Wednesday, November 02, 2005

Postmodernity on Endless Trial

Everyone gets the Kolakowski reference, right?

Recent publications aside, take for example ThinkTank's linking to Keith DeRose's recent assessment, or if you prefer disembowellment, of postmodernity. Though long, the time spent reading it can save much time spent reading nonsense. In fact, that's why he wrote it.

Also referenced is another professional philosopher, Bruce Benson's post on postmodernity which is a good first read as it cautions against hasty, misinformed dismissals of the phenomenon - the type of dismissal which DeRose's article very successfully avoids.

Or take yet another professional philospher, Diogenes Allen, who describes what he terms the "Cartesian light-switch." Descartes' all-or-nothing philosophy insisted that any knowledge not based on absolute certainty was worthless. And because Descartes thought he could establish such certainty, the light switch of absolute knowledge was flipped on (i.e. Enlightenment). Swinging to the opposite pole, many postmodernists claim that because Descartes was wrong (which he was), the only possible solution is to flip the light-switch of knowledge completely off.

Funny, in summer months in the Ford Focus when I turn on the air conditioner full-blast my wife says
"You know, there is a middle setting."
And she's right. The espistemological light does not have to be on or off. There's a dimmer switch, called humility, that can carefully consider our claims to knowledge without putting us completely in the dark.

Sure there will be those who continue to claim absolute Cartesian knowledge. They give rise to postmodernists who insist on no knowledge at all (except of course for the startlingly ambitious claim to know that we have no knowledge). Between them are those who neither claim purely objective knowledge nor deny it completely.

Among them are Yale historian Donald Kagan who in a major 2005 address (which I got via DeRose) writes
"Historians... know that the current fad of skepticism and relativism is as old as the Sophists of ancient Greece and had a great revival with the Pyrrhonism of the 16th century.

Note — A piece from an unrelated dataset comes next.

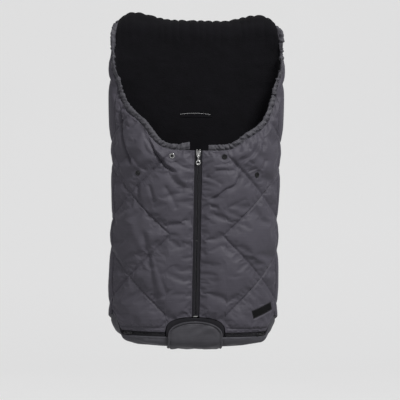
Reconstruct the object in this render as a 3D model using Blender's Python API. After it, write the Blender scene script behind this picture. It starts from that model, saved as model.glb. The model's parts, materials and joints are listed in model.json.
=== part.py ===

On both occasions their paradoxical and self-contradictory glamour yielded in time to common sense and the massive evidence that some searches are more objective, some things truer than others, however elusive perfect objectivity and truth may be."
Meanwhile, I'm quite content to let the all-or-nothing epistemological extremists duke it out.

Similar to the entertainment lineup at the Tropicana, it is a contest I'm not too interested in scoring tickets for.